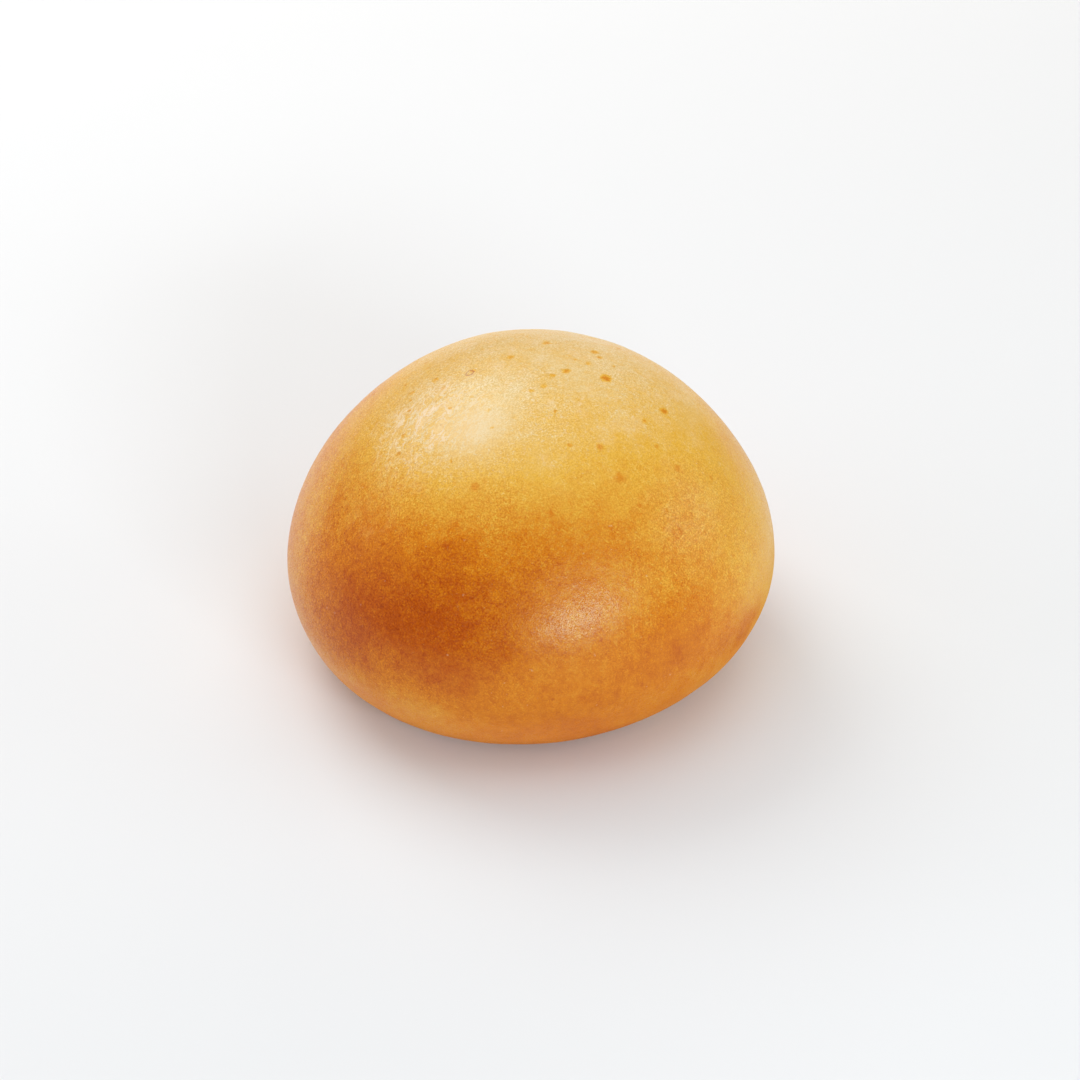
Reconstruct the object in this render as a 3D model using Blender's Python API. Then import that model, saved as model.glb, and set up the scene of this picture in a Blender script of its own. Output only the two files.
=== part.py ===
"""A round potato roll, baked on its own: one piece of soft bread with a smooth, high crown,
sides that bulge out over a narrower flat base, and a plan that isn't quite round.

It rests on its base. The origin is at the centre of its box's bottom face, with +Z up and -Y
towards its front. Sizes are in metres.
"""

import math

import bmesh
import bpy
from mathutils import Vector

NAME = "roll"

# Driving sizes
WAIST_RADIUS = 0.0479  # mean radius of the widest ring
WAIST_HEIGHT = 0.0188  # the widest ring's height above the base
CROWN_RISE = 0.0416  # from the widest ring up to the crown
BELLY_DROP = 0.0293  # from the widest ring down to where the dough would hang if nothing held it
HEEL_BLEND = 0.0040  # height over which the side rolls under into the flat base

# Unevenness
SHOULDER_TAPER = 0.050  # share that the shoulders, halfway up the crown, are slimmer by
CROWN_LEAN = Vector((0.0039, 0.0020, 0.0))  # how far the crown has slumped sideways
PLAN_LOBES = (  # lobes round the plan, swell as a share of the radius, bearing of one in degrees
    (2, 0.010, 136.0),
    (3, 0.017, 0.0),
)

# Mesh density
SIDES = 72
RINGS = 34

CRUST_COLOR = (0.72, 0.34, 0.075, 1.0)
CRUST_ROUGHNESS = 0.42


def clear_scene():
    for obj in list(bpy.data.objects):
        bpy.data.objects.remove(obj, do_unlink=True)


def pressed_flat(height):
    """The height once the tray has pressed the dough flat: 0 below the heel, and eased above it."""
    overlap = max(HEEL_BLEND - abs(height), 0.0) / HEEL_BLEND
    return max(height, 0.0) + overlap * overlap * HEEL_BLEND / 4


def plan_swell(azimuth):
    """How much wider than round the roll is in this direction, as a factor."""
    return 1.0 + sum(
        swell * math.cos(lobes * (azimuth - math.radians(bearing)))
        for lobes, swell, bearing in PLAN_LOBES
    )


def crust_point(azimuth, latitude):
    """The point of the crust at this azimuth and latitude, which is 0 round the widest ring."""
    crown = max(latitude, 0.0)
    reach = CROWN_RISE if latitude > 0 else BELLY_DROP
    height = pressed_flat(WAIST_HEIGHT + reach * math.sin(latitude))
    slim = 1.0 - SHOULDER_TAPER * math.sin(2 * crown) ** 2
    radius = WAIST_RADIUS * math.cos(latitude) * slim * plan_swell(azimuth)
    slump = (height / (WAIST_HEIGHT + CROWN_RISE)) ** 2
    outward = Vector((math.cos(azimuth), math.sin(azimuth), 0.0))
    return outward * radius + CROWN_LEAN * slump + Vector((0.0, 0.0, height))


def crust_rings():
    """The latitudes of the rings, from the edge of the flat base to the last one below the top."""
    heel = math.asin(-(WAIST_HEIGHT + HEEL_BLEND) / BELLY_DROP)
    step = (math.pi / 2 - heel) / RINGS
    return [heel + step * ring for ring in range(RINGS)]


def roll_mesh():
    """The crust as rings of quads, closed by a fan at the crown and one flat face at the base."""
    bm = bmesh.new()
    azimuths = [2 * math.pi * side / SIDES for side in range(SIDES)]
    rings = [[bm.verts.new(crust_point(a, lat)) for a in azimuths] for lat in crust_rings()]
    for lower, upper in zip(rings, rings[1:]):
        for side in range(SIDES):
            after = (side + 1) % SIDES
            bm.faces.new((lower[side], lower[after], upper[after], upper[side]))
    crown = bm.verts.new(crust_point(0.0, math.pi / 2))
    for side in range(SIDES):
        bm.faces.new((rings[-1][side], rings[-1][(side + 1) % SIDES], crown))
    bm.faces.new(reversed(rings[0]))
    stand_on_origin(bm)
    mesh = bpy.data.meshes.new(NAME)
    bm.to_mesh(mesh)
    bm.free()
    mesh.shade_smooth()
    return mesh


def stand_on_origin(bm):
    """Moves the mesh so that the centre of its box's bottom face is the origin."""
    low = Vector(min(vert.co[axis] for vert in bm.verts) for axis in range(3))
    high = Vector(max(vert.co[axis] for vert in bm.verts) for axis in range(3))
    bottom_centre = Vector(((low.x + high.x) / 2, (low.y + high.y) / 2, low.z))
    bmesh.ops.translate(bm, vec=-bottom_centre, verts=bm.verts)


def crust_material():
    material = bpy.data.materials.new("crust")
    material.use_nodes = True
    shader = material.node_tree.nodes["Principled BSDF"]
    shader.inputs["Base Color"].default_value = CRUST_COLOR
    shader.inputs["Roughness"].default_value = CRUST_ROUGHNESS
    shader.inputs["Metallic"].default_value = 0.0
    return material


def main():
    clear_scene()
    roll = bpy.data.objects.new(NAME, roll_mesh())
    roll.data.materials.append(crust_material())
    bpy.context.scene.collection.objects.link(roll)


main()
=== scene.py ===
"""The looks of a round potato roll: a fine crust mesh cast onto the CAD solid, with the gentle
unevenness, wrinkles and freckles of the real skin, and painted highlights, glints, sheen and
bounce light in its colour, on a pale floor under soft studio light.

Everything is in metres in the CAD's frame: the roll stands on z = 0 and its front faces -Y.
"""

import math

import bmesh
import bpy
import numpy as np
from mathutils import Euler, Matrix, Quaternion, Vector, noise
from mathutils.bvhtree import BVHTree


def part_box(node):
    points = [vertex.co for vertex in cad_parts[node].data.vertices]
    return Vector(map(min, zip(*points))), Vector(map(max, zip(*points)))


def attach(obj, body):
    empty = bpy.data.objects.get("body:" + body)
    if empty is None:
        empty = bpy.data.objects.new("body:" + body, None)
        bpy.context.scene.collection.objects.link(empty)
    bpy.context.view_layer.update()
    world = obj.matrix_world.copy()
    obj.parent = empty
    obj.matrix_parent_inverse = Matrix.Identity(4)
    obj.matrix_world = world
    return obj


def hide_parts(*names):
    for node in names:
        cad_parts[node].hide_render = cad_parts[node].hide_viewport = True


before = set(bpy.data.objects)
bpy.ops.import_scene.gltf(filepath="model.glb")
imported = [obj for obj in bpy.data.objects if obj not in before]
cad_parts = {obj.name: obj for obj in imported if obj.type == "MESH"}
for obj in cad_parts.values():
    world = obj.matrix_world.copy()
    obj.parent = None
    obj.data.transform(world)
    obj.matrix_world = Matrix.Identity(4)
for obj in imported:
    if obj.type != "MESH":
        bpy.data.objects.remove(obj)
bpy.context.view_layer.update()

MM = 0.001

# Crust mesh
CELLS = 127  # cells along each edge of the cube that is blown up into the crust
CORE_HEIGHT = 0.4  # share of the roll's height from which the crust is cast outwards
FACET_SMOOTHING = 60  # rounds of smoothing that take out the solid's facets

# Unevenness: how much, how wide its largest lumps are in metres, and its seed
SWELLS = ((0.18 * MM, 30 * MM, 1), (0.05 * MM, 9 * MM, 2), (0.02 * MM, 3 * MM, 3))
UNEVEN_BROWNING = (0.07, 12 * MM, 5)
UNEVEN_WRINKLING = (0.6, 7 * MM, 7)
UNEVEN_DRYNESS = (0.4, 9 * MM, 9)

CREASE_SIZE = 2.6 * MM
CREASE_SEED = 4
CREASE_SHARPNESS = 3.0
CREASE_HEIGHT = 0.07 * MM

# Soft round patches of the skin: x, y, z and radius in mm, and in some a fifth number
WRINKLED_PATCHES = (  # the fifth is how strongly each is wrinkled
    (-19.5, -9.0, 53.7, 7.5, 1.0),
    (30, -23, 42, 7.0, 0.2),
    (-30, -22, 43, 7.0, 0.12),
    (12, 24, 53, 9.0, 0.6),
    (-34, 20, 37, 8.0, 0.5),
)
DENTS = (  # the fifth is how deep each is in mm
    (42.5, -21.5, 17.5, 3.0, 0.35),
    (37.5, -28.0, 15.5, 2.5, 0.25),
    (-20.0, -42.0, 11.0, 4.0, 0.25),
    (-36.0, 28.0, 20.0, 4.0, 0.3),
)
SMOOTH_SHEEN_PATCH = (-10.5, -13.0, 56.3, 4.8)  # smoother skin in front of the strongest wrinkles, where the key light's highlight falls; painted sheen in its colour
CRACKLED_PATCH = (31.0, -23.0, 40.0, 7.5)  # drier skin on the right shoulder, where its pale flecks and lines are partly painted glints of the side light

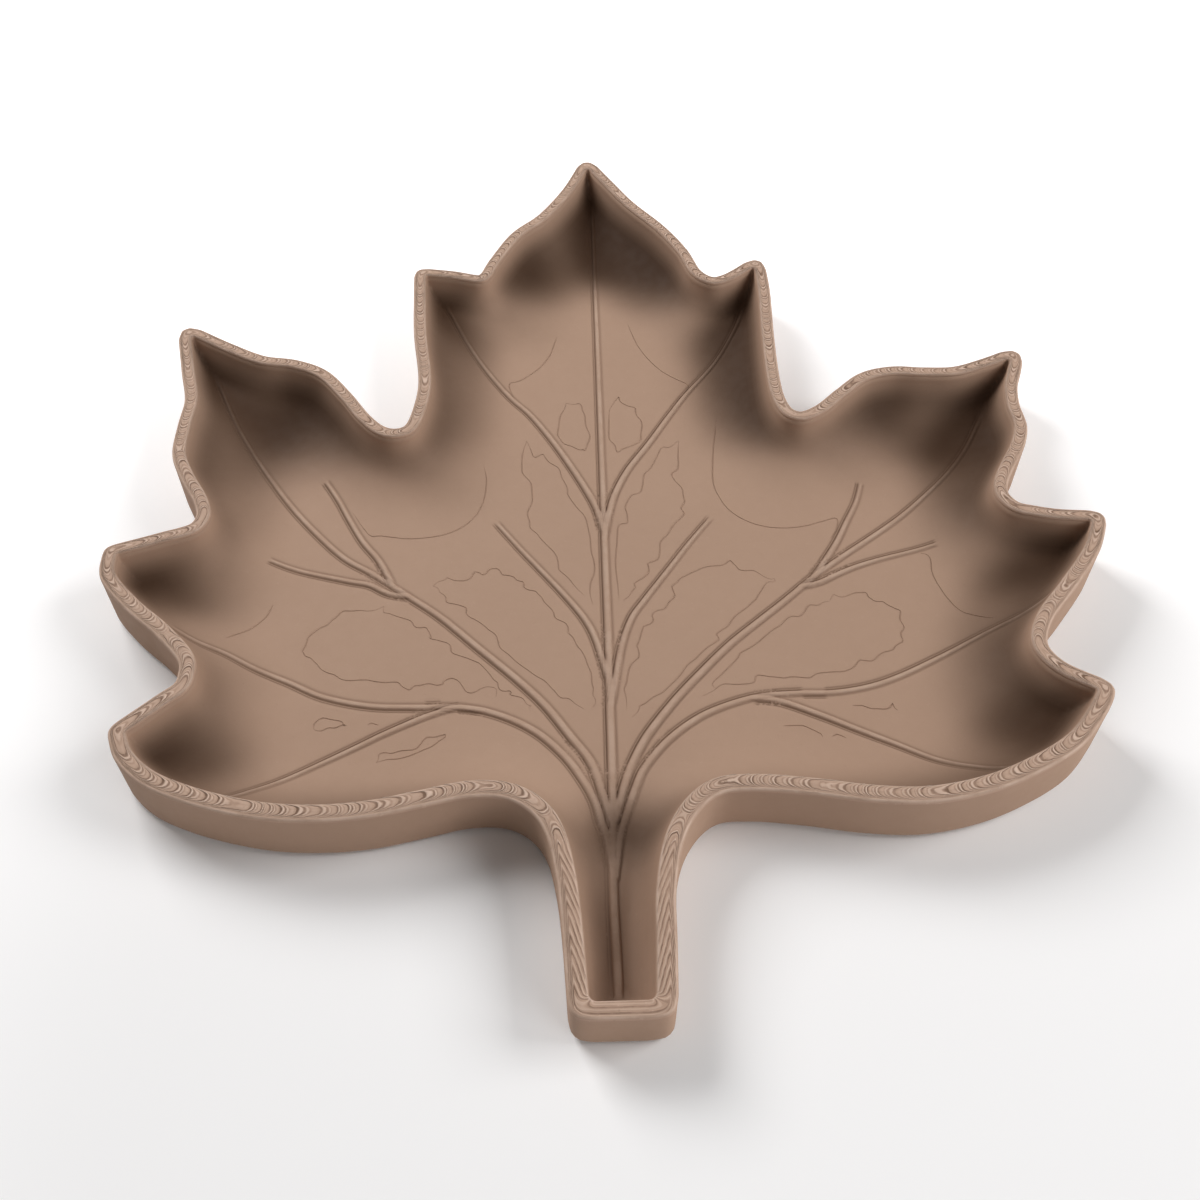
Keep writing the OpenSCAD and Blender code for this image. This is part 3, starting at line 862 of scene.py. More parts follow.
@dataclass(frozen=True)
class Cloud:
    """One noise: its cells for each metre, its detail and its roughness."""

    scale: float
    detail: float = 2.0
    rough: float = 0.5


WIDE = Cloud(22.0, 3.0)
FINE = Cloud(260.0, 4.0, 0.6)
DUST = Cloud(2600.0, 2.0, 0.6)
BRIGHT_SPECKS = Cloud(900.0, 1.0)
DEEP_SPECKS = Cloud(1100.0, 1.0)
PATCHES = Cloud(120.0, 4.0, 0.65)
RAGGED = Cloud(700.0, 3.0, 0.6)
BREAKS = Cloud(420.0, 2.0, 0.6)
STREAKS = Cloud(1.0, 3.0)


class NodeSheet:
    """Places nodes in a tree and links them, left to right."""

    STEP_X = 190
    STEP_Y = -160
    ROWS = 4

    def __init__(self, tree: bpy.types.NodeTree) -> None:
        """Starts on a shader or geometry node tree without nodes."""
        self.tree = tree
        tree.nodes.clear()

    def plug(self, socket: Socket, value: object) -> None:
        """Links a socket to an input, or sets a plain value on it.

        Args:
            socket: The input.
            value: Socket or plain value.
        """
        if isinstance(value, Socket):
            self.tree.links.new(value, socket)
        else:
            socket.default_value = value

    def add(self, kind: str, inputs: dict | None = None, **settings: object) -> bpy.types.Node:
        """Adds one node.

        Args:
            kind: Type name of the node.
            inputs: Values or sockets for its inputs, by name or number.
            settings: Properties set on the node first.

        Returns:
            The new node.
        """
        count = len(self.tree.nodes)
        node = self.tree.nodes.new(kind)
        node.location = (count * self.STEP_X, (count % self.ROWS) * self.STEP_Y)
        for name, value in settings.items():
            setattr(node, name, value)
        for key, value in (inputs or {}).items():
            self.plug(node.inputs[key], value)
        return node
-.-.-
PROBLEM STATEMENT: Please copy only the lines between the first line of the entries and the line with "CRUST_ROUGHNESS = 0.42", keeping those two end lines as well, exactly as written.

TASK RESULT:
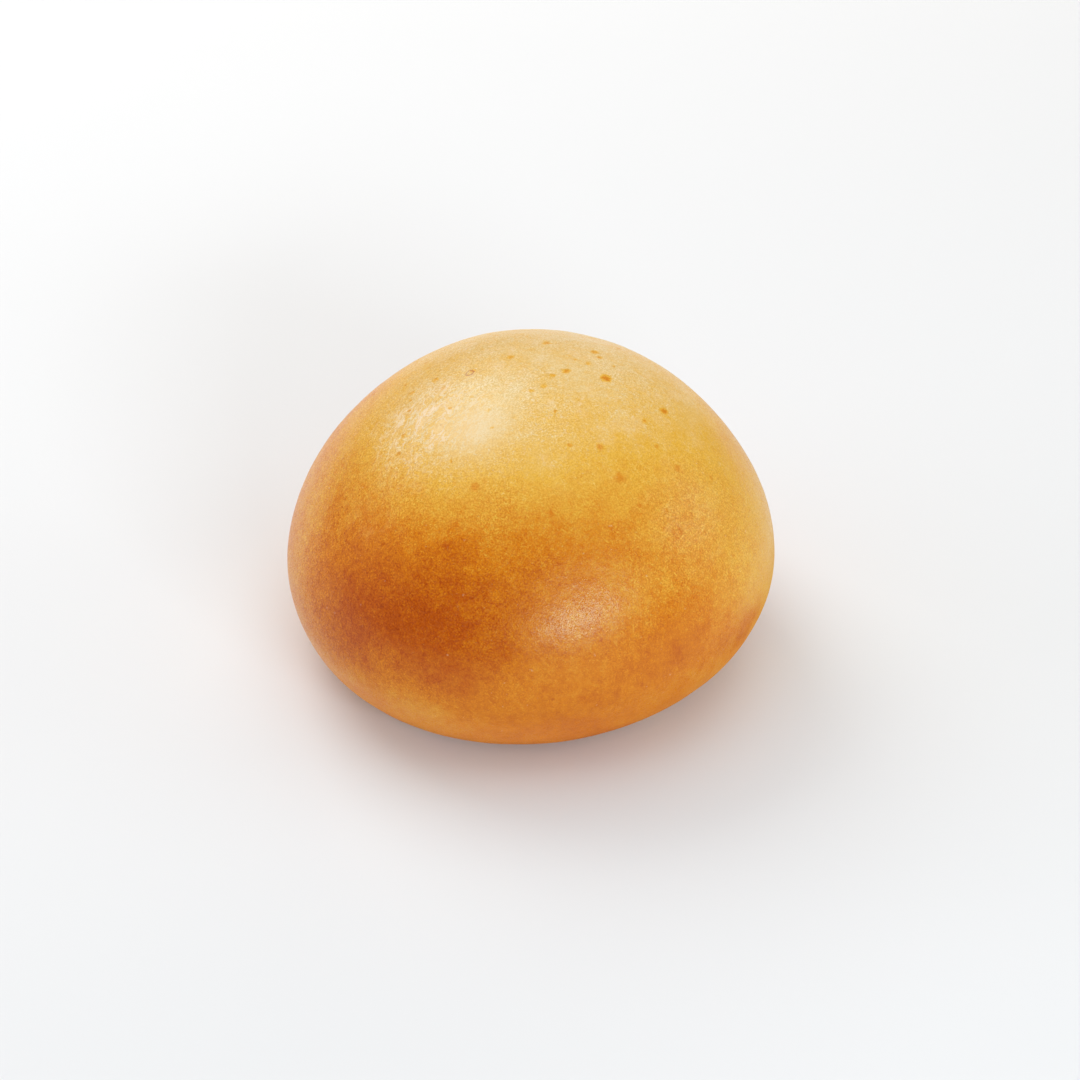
Reconstruct the object in this render as a 3D model using Blender's Python API. Then import that model, saved as model.glb, and set up the scene of this picture in a Blender script of its own. Output only the two files.
=== part.py ===
"""A round potato roll, baked on its own: one piece of soft bread with a smooth, high crown,
sides that bulge out over a narrower flat base, and a plan that isn't quite round.

It rests on its base. The origin is at the centre of its box's bottom face, with +Z up and -Y
towards its front. Sizes are in metres.
"""

import math

import bmesh
import bpy
from mathutils import Vector

NAME = "roll"

# Driving sizes
WAIST_RADIUS = 0.0479  # mean radius of the widest ring
WAIST_HEIGHT = 0.0188  # the widest ring's height above the base
CROWN_RISE = 0.0416  # from the widest ring up to the crown
BELLY_DROP = 0.0293  # from the widest ring down to where the dough would hang if nothing held it
HEEL_BLEND = 0.0040  # height over which the side rolls under into the flat base

# Unevenness
SHOULDER_TAPER = 0.050  # share that the shoulders, halfway up the crown, are slimmer by
CROWN_LEAN = Vector((0.0039, 0.0020, 0.0))  # how far the crown has slumped sideways
PLAN_LOBES = (  # lobes round the plan, swell as a share of the radius, bearing of one in degrees
    (2, 0.010, 136.0),
    (3, 0.017, 0.0),
)

# Mesh density
SIDES = 72
RINGS = 34

CRUST_COLOR = (0.72, 0.34, 0.075, 1.0)
CRUST_ROUGHNESS = 0.42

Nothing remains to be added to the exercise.